Upon reflection, I think this very specific variety of tea (Twinings Russian Caravan tea has a very similar taste to the Prince of Wales variety but does not act as a trigger for my synaesthesia) is not the only sensory experience that has triggered this weird nostalgic sensation/concept. Many years ago on a beautiful day I was testing the scents of different varieties of roses at a specialist plant nursery, and I recall that the subtle but beautiful smell of the Buff Beauty variety of rose, a pale yellow-pink hybrid musk rose that was bred in 1939, was unusually evocative, triggering thoughts of pale old paper bank notes and a peculiar sense of nostalgia that seemed to extend beyond my own years on Earth. This interesting experience was not enough to sway my purchasing decision, and I ended up buying a similar variety of hybrid musk rose which had a stronger smell and a prettier colour, but with fairly limited powers of evoking conceptual thinking.

It appears that sadly this is another type of rare synaesthesia which I will never be able to experience again, because a few years ago something changed.  My first sip of Prince of Wales tea no long packs a beautifully subtle punch. It no longer evokes anything but a tea flavour. Perhaps the trigger of the strange experience had actually been the contrast between the taste of this type of tea and the more full-flavoured varieties of tea that I had become accustomed to back then. The trigger might have been the novelty of the new taste of a more refined tea, but I’ve got to wonder why I experienced no synaesthesia triggered by drinking a full-flavoured tea after drinking Prince of Wales for a while. I’m inclined to think that the quality of the Prince of Wales variety of Twinings tea dropped off or changed, causing the end of the odd phenomenon. I’ve tried countless other varieties of tea to see if they evoke that odd experience to no avail, and even though boutique tea shops are popping up all over Perth stocking all manner of horrible brews, none of them carry any Prince of Wales variety tea. I give up! I just give up!

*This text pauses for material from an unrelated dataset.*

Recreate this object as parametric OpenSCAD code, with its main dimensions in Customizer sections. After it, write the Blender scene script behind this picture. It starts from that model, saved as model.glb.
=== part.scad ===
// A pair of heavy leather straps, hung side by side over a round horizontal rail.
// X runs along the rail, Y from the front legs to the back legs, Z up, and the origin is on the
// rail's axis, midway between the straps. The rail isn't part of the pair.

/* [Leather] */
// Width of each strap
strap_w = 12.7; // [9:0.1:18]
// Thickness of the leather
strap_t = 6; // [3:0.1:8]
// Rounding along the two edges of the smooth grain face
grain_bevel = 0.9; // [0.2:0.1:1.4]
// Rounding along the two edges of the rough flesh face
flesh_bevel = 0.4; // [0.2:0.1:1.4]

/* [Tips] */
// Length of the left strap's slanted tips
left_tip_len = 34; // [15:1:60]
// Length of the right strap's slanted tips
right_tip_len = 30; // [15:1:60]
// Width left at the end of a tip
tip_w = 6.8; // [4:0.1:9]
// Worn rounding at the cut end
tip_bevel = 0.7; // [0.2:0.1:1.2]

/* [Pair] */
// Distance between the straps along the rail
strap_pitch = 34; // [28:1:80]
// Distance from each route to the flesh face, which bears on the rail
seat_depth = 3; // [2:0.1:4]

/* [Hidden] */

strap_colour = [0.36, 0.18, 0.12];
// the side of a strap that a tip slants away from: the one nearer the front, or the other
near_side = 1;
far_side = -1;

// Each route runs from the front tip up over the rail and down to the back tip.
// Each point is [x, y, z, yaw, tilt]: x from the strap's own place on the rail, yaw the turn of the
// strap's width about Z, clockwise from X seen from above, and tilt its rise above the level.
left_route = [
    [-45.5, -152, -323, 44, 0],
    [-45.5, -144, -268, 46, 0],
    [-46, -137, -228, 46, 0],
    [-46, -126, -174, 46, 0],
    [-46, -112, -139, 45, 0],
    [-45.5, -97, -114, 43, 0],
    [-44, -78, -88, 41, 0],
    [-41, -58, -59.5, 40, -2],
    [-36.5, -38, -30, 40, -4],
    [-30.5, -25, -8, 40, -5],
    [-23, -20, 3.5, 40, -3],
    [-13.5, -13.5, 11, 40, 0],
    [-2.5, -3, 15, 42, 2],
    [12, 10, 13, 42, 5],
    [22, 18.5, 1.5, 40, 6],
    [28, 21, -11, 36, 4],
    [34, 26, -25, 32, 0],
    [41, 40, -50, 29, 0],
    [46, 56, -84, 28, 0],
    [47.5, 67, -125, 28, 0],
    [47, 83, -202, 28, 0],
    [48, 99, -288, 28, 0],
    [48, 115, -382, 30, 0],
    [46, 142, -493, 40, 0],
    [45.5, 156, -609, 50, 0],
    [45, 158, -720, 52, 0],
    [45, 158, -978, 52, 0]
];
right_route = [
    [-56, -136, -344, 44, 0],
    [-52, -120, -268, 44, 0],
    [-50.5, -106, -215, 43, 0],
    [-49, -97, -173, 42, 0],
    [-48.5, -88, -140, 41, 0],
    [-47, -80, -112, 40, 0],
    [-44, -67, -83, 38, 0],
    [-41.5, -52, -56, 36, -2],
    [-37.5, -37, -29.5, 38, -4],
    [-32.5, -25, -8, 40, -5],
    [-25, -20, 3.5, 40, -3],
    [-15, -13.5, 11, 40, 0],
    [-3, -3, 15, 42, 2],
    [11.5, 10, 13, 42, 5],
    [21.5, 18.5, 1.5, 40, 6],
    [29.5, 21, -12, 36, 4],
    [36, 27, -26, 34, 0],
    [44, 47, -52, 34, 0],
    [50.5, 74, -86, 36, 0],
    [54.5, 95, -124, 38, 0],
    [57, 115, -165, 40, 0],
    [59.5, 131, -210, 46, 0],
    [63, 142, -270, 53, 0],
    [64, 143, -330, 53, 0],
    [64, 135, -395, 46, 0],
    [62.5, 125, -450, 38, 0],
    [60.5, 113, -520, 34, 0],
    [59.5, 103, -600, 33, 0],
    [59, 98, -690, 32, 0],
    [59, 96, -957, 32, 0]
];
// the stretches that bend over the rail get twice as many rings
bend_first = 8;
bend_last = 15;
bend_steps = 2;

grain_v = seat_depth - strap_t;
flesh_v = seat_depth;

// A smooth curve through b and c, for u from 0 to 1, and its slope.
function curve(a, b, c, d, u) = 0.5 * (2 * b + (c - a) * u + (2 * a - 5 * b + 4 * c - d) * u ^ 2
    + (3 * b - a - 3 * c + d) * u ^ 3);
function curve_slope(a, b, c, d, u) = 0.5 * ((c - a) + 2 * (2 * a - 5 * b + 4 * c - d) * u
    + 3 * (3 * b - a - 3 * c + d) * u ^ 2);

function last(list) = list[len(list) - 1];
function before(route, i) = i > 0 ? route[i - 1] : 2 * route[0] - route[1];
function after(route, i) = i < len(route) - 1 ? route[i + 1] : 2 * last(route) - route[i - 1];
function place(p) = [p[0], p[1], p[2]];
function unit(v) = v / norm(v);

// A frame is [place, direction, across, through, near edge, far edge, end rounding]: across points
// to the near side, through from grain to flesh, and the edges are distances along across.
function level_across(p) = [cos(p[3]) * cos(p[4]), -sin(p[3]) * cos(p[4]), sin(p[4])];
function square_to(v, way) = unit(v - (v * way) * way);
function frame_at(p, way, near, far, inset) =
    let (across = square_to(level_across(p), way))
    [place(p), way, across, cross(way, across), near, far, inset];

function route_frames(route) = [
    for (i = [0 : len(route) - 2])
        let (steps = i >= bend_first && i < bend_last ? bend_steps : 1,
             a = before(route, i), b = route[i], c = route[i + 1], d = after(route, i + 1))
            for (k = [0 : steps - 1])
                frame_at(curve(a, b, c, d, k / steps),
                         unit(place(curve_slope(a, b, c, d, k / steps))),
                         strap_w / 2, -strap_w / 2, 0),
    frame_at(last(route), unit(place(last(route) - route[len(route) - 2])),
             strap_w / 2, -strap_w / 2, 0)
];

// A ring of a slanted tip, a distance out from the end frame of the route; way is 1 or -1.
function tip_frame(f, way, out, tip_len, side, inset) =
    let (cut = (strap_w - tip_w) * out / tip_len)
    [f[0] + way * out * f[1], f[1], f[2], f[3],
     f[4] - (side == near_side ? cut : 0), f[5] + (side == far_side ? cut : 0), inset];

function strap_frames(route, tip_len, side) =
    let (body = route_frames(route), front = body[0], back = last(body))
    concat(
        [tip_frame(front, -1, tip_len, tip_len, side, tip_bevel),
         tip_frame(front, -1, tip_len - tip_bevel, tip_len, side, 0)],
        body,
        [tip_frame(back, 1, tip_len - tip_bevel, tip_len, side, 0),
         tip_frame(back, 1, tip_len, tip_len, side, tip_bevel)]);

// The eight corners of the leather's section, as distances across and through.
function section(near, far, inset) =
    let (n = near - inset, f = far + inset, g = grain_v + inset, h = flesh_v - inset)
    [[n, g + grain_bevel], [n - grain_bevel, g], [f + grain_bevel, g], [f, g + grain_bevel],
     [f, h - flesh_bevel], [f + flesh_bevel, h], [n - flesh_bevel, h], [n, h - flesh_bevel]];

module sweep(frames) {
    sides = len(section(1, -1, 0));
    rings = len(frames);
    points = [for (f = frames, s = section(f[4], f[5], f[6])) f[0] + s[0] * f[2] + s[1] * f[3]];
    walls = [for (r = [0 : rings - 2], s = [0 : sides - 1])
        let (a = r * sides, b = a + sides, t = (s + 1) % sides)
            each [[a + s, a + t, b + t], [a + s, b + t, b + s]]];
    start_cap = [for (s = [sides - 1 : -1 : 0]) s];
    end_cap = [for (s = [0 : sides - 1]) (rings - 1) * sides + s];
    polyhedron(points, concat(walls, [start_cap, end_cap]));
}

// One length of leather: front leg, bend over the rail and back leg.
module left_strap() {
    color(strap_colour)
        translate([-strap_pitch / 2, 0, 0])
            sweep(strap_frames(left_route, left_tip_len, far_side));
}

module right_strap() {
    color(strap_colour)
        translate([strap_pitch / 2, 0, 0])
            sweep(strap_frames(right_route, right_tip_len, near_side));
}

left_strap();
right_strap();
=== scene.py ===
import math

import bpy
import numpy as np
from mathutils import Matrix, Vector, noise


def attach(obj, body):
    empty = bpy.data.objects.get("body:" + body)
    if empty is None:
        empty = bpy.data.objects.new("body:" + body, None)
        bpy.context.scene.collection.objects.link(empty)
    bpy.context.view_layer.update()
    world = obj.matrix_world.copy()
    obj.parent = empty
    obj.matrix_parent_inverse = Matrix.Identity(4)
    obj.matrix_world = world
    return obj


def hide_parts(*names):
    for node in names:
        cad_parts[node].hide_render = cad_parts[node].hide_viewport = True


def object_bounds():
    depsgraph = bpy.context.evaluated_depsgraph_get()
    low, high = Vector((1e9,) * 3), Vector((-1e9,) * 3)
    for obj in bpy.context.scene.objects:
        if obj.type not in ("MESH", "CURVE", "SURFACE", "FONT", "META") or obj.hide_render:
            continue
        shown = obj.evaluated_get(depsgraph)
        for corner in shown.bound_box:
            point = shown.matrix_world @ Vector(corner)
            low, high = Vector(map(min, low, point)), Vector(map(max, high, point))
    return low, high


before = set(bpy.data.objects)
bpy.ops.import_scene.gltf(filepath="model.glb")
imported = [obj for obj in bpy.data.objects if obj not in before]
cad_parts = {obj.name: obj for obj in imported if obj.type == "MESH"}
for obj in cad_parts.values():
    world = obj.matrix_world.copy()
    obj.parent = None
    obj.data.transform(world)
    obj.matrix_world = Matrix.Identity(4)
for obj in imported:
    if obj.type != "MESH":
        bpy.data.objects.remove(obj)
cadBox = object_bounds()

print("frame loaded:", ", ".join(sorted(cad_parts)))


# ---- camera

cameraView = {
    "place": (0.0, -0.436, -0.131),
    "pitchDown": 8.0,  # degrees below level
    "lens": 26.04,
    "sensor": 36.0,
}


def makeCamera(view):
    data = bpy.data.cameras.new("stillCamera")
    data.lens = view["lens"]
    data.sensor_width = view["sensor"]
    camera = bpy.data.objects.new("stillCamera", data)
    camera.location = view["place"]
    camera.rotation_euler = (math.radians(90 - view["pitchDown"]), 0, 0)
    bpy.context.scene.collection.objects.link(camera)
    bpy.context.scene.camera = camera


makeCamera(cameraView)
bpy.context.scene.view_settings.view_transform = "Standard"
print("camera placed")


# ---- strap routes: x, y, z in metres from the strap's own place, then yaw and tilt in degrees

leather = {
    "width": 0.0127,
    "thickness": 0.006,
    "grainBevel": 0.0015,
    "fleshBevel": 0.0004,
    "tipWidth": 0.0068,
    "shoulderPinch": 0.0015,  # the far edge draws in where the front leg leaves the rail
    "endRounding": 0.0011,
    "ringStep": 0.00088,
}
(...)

Touch – emotion synaesthesia

When I was a teenager I had the habit of wearing a favourite item of clothing almost non-stop till it fell apart. I guess that as a result of this practice, by brain built up a substantial touch-memory of how my favourite garments felt when I wore them, an unusual type of memory which I possibly don’t possess these days and which most people never possess.  Back in those days I found that something weird would happen when I was in the change room of a department store or boutique trying on new clothes. As I put on the new garment I would feel a spontaneous, involuntary, unexpected, weird, sudden, dramatic wave of something like a hybrid of an emotion and a bodily sensation. It was something like a shudder. Even the emotion itself was hybrid-like and hard to describe, perhaps dread, perhaps intense homesickness, maybe it was a sense of adventure, or maybe loneliness. Weird! At the time I assumed that this thing happened because it violated my unconscious expectation of the familiar touch-memory of my old, well-worn clothes. As is often the case with types of synaesthesia that I rarely experience, sensory novelty or change appears to be the real trigger or the synaesthesia inducer. I’m not sure how often or for what period of time I would have this odd experience while trying on new clothes, but I am sure it was limited to my teenage and possibly early adult years. It is no longer experienced, presumably because I no longer in the habit of wearing a favourite items of clothing constantly, or conceivably it could be because I have less sensitive senses these days.